Understanding the biological processes of aging could help us live longer and stay healthier as we age – and a new study links the rate at which our brains age to the nutrients in our diet.

Researchers at the University of Illinois and the University of Nebraska-Lincoln compared brain scans with the nutrient intake of 100 volunteers between the ages of 65 and 75, looking for links between certain diets and slower brain aging.

They identified two different types of brain aging – and the slower aging was associated with nutrient intake similar to that of the Mediterranean diet, which previous studies have shown to be one of the best for our bodies.

“We looked at certain nutrient biomarkers, such as fatty acid profiles, that are known in nutritional science to potentially provide health benefits,” says neuroscientist Aron Barbey of the University of Illinois.

“This is in line with the extensive research in this field demonstrating the positive health effects of the Mediterranean diet, with a focus on foods rich in these beneficial nutrients.”

Importantly, the researchers did not rely on study participants’ reports of their diet.

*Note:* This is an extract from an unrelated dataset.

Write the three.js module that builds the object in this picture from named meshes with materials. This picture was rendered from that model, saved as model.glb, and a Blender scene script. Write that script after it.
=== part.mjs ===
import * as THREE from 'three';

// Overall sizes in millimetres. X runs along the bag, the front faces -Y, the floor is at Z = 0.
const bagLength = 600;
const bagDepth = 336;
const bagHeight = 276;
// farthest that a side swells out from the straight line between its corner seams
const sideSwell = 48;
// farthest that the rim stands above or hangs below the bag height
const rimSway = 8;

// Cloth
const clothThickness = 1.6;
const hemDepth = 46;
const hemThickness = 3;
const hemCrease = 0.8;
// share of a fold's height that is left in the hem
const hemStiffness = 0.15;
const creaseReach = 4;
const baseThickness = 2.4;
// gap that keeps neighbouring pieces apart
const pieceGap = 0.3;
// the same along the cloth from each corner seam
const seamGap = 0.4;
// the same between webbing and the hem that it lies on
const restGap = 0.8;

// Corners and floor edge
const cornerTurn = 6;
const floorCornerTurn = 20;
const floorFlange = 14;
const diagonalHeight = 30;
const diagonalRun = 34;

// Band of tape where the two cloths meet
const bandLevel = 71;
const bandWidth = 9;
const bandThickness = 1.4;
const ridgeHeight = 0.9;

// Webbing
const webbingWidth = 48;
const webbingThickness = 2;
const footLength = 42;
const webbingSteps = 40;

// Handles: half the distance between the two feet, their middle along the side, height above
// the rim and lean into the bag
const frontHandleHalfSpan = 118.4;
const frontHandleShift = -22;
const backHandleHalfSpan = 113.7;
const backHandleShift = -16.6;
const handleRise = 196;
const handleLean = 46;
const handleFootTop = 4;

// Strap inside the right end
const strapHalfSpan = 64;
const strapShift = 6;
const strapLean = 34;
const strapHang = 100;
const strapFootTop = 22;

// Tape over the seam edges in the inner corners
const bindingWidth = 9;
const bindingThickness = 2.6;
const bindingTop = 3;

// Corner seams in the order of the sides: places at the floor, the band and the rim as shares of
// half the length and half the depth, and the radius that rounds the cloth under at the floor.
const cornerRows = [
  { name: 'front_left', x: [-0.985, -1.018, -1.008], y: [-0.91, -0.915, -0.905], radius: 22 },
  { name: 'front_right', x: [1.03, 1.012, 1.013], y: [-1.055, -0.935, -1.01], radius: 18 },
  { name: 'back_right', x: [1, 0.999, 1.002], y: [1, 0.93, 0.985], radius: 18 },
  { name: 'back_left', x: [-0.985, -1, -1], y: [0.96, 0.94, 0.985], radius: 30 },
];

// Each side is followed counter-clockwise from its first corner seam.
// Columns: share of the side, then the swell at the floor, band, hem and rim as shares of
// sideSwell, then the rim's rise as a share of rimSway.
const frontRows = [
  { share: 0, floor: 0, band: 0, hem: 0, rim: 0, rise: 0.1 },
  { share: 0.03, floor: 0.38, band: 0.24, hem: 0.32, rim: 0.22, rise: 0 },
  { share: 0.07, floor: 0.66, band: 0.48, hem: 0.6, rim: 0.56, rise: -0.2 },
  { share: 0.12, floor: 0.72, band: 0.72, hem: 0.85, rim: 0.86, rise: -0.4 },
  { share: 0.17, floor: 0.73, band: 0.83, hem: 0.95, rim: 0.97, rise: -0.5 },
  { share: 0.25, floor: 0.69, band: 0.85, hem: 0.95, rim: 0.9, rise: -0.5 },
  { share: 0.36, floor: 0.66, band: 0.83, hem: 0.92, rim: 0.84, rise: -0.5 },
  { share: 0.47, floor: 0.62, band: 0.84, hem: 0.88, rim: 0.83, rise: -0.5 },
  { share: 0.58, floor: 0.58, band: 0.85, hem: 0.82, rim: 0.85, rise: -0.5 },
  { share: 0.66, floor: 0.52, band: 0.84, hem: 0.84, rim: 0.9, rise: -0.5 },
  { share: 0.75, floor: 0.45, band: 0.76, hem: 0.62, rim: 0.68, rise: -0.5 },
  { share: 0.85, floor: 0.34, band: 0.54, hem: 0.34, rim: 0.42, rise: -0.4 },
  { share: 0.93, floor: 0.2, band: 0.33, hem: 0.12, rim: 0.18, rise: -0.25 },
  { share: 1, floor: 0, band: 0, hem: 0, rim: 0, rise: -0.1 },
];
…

Instead, they analyzed blood samples to look for nutrient biomarkers: solid scientific evidence of what these older people were eating and drinking.

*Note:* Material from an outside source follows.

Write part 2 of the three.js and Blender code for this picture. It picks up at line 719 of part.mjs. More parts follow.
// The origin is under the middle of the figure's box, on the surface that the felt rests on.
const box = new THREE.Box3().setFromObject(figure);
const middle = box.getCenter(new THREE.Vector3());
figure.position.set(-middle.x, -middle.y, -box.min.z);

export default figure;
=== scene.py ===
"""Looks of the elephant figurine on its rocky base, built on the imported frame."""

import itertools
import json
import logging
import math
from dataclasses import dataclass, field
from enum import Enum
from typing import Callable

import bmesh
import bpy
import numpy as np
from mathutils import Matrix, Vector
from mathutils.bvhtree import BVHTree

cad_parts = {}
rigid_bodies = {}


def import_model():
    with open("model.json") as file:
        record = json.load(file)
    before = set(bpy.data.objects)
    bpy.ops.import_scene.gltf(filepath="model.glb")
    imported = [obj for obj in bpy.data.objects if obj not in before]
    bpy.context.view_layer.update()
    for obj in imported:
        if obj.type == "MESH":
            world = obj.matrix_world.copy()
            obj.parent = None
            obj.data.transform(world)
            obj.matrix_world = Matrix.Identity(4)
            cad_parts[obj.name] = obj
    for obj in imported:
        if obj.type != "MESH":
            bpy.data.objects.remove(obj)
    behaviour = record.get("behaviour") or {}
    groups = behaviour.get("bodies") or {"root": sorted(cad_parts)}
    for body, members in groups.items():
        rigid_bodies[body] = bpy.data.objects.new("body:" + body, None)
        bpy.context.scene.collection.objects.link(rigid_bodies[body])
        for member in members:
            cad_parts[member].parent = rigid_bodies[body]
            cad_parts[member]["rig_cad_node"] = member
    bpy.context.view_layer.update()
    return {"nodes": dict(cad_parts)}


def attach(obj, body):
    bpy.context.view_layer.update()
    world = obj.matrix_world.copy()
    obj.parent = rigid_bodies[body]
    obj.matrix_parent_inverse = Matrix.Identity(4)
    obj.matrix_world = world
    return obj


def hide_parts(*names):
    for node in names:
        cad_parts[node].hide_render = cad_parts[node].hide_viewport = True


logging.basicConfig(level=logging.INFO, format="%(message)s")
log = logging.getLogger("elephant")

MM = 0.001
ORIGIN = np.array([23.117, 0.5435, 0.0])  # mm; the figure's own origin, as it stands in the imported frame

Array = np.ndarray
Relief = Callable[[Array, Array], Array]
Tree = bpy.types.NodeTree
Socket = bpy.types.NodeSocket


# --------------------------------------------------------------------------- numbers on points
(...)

Positive biomarkers identified included fatty acids, such as those found in fish and olive oil, and antioxidants such as vitamin E, found in spinach and almonds, as well as carotenoids, plant pigments found in carrots and pumpkin that have previously been found to reduce inflammation in the body and protect cells from damage. Another positive biomarker linked to slower aging in this research was choline, which is found in high concentrations in egg yolks, organ meats and raw soybeans.

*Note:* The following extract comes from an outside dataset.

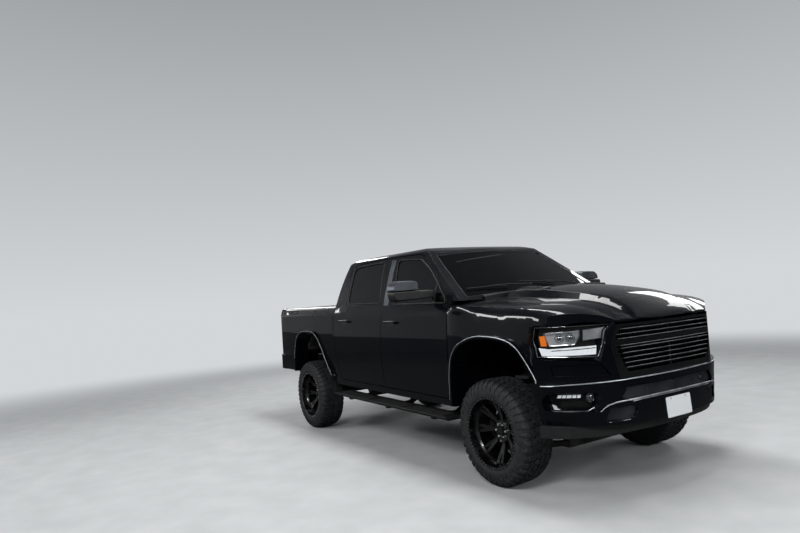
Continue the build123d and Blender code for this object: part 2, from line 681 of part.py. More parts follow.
# Ladder frame: two rails that rise over the axles, joined by crossmembers
RAIL_OUTER_Y = 452
RAIL_INNER_Y = 386
RAIL_BACK_X = TAIL_X + 110
rail_view = [
    (RAIL_BACK_X, 690, 0), (REAR_AXLE_X - 478, 690, 0), (REAR_AXLE_X - 278, 730, 0), (REAR_AXLE_X + 322, 730, 0),
    (REAR_AXLE_X + 672, 540, 0), (-700, 520, 0), (-420, 600, 0), (420, 600, 0), (560, 640, 0), (850, 640, 0),
    (850, 760, 0), (780, 760, 0), (560, 780, 0), (420, 790, 0), (-300, 790, 0), (-465, 676, 0),
    (REAR_AXLE_X + 707, 676, 0), (REAR_AXLE_X + 422, 860, 0), (REAR_AXLE_X - 378, 860, 0),
    (REAR_AXLE_X - 578, 800, 0), (RAIL_BACK_X, 800, 0),
]
MOUNT_RADIUS = 38
BODY_MOUNTS = (-760, -1500, CAB_BACK_X + 700, CAB_BACK_X + 120)
BED_MOUNTS = (REAR_AXLE_X + 472, REAR_AXLE_X - 628)
crossmember_places = [(700, 690, 60, 50), (-950, 420, 70, 45), (-1480, 610, 80, 45), (CAB_BACK_X + 450, 610, 70, 50),
                      (REAR_AXLE_X + 487, 640, 60, 45), (REAR_AXLE_X - 478, 740, 70, 50), (TAIL_X + 160, 700, 80, 70)]
with BuildPart() as frame_rails:
    for side in (1, -1):
        near, far = sorted((side * RAIL_INNER_Y, side * RAIL_OUTER_Y))
        add(along_side(rail_view, near, far))
    for along, low, length, height in crossmember_places:
        add(box(along - length / 2, along + length / 2, -RAIL_INNER_Y - 5, RAIL_INNER_Y + 5, low, low + height))
    for side in (1, -1):
        for along in BODY_MOUNTS:
            add(rod((along, side * 420, 640), (along, side * 420, FLOOR_Z - FLOOR_THICKNESS), MOUNT_RADIUS))
        for along in BED_MOUNTS:
            add(rod((along, side * 420, 780), (along, side * 420, BED_FLOOR_Z - FLOOR_SHEET), MOUNT_RADIUS))
        add(box(-985, -915, side * RAIL_INNER_Y, side * RAIL_OUTER_Y, 420, 560))

# Engine as one plain block on its two mounts
with BuildPart() as engine_block:
    add(box(-400, 250, -270, 270, 640, 1230))
    add(box(-60, 60, -RAIL_INNER_Y, RAIL_INNER_Y, 680, 740))
place(engine_block.part, "engine_block")

# Nose frame and radiator that carry the grille, lamps and bumper
with BuildPart() as nose_frame:
    add(frame_rails.part)
    add(box(780, 830, -580, 580, 760, 800))
    add(box(780, 834, -580, 580, 1230, 1270))
    for side in (1, -1):
        add(box(790, 834, side * 540, side * 580, 780, 1250))
    add(box(800, 835, -535, 535, 800, 1230))
    for side in (1, -1):
        bumper_bracket = box(800, 1000, side * RAIL_INNER_Y, side * (RAIL_OUTER_Y + 30), 650, 750)
        add(bumper_bracket & bumper_block(BUMPER_THICKNESS))
place(nose_frame.part, "frame_rails")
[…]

The researchers studied brain aging through both MRI brain scans and cognitive testing. These two approaches provided a picture of practical mental agility as well as the more subtle details of neuron configuration.

“This will help us better understand the relationship between these factors,” says Barbey.

“We simultaneously investigate the structure, function and metabolism of the brain and thus show a direct connection between these brain properties and cognitive abilities.”

There is now increasing evidence that diet has a significant impact on brain aging, and each new study provides new insights into how closely our brain is connected to all other parts and functions of our body.

This research captures only a snapshot and is not comprehensive enough to prove cause and effect. However, a 2023 study that followed participants for 12 years reached similar conclusions and also found a link between the Mediterranean diet and less cognitive decline.

Next, the team wants to conduct longer-term clinical trials to understand how diet and nutrients affect brain aging. It’s possible that simple changes to our diet could help reduce the risk of neurodegenerative diseases like Alzheimer’s.

“The present study identifies certain nutrient biomarker patterns that are promising and show favorable associations with measures of cognitive performance and brain health,” says Barbey.

The study was published in npj aging.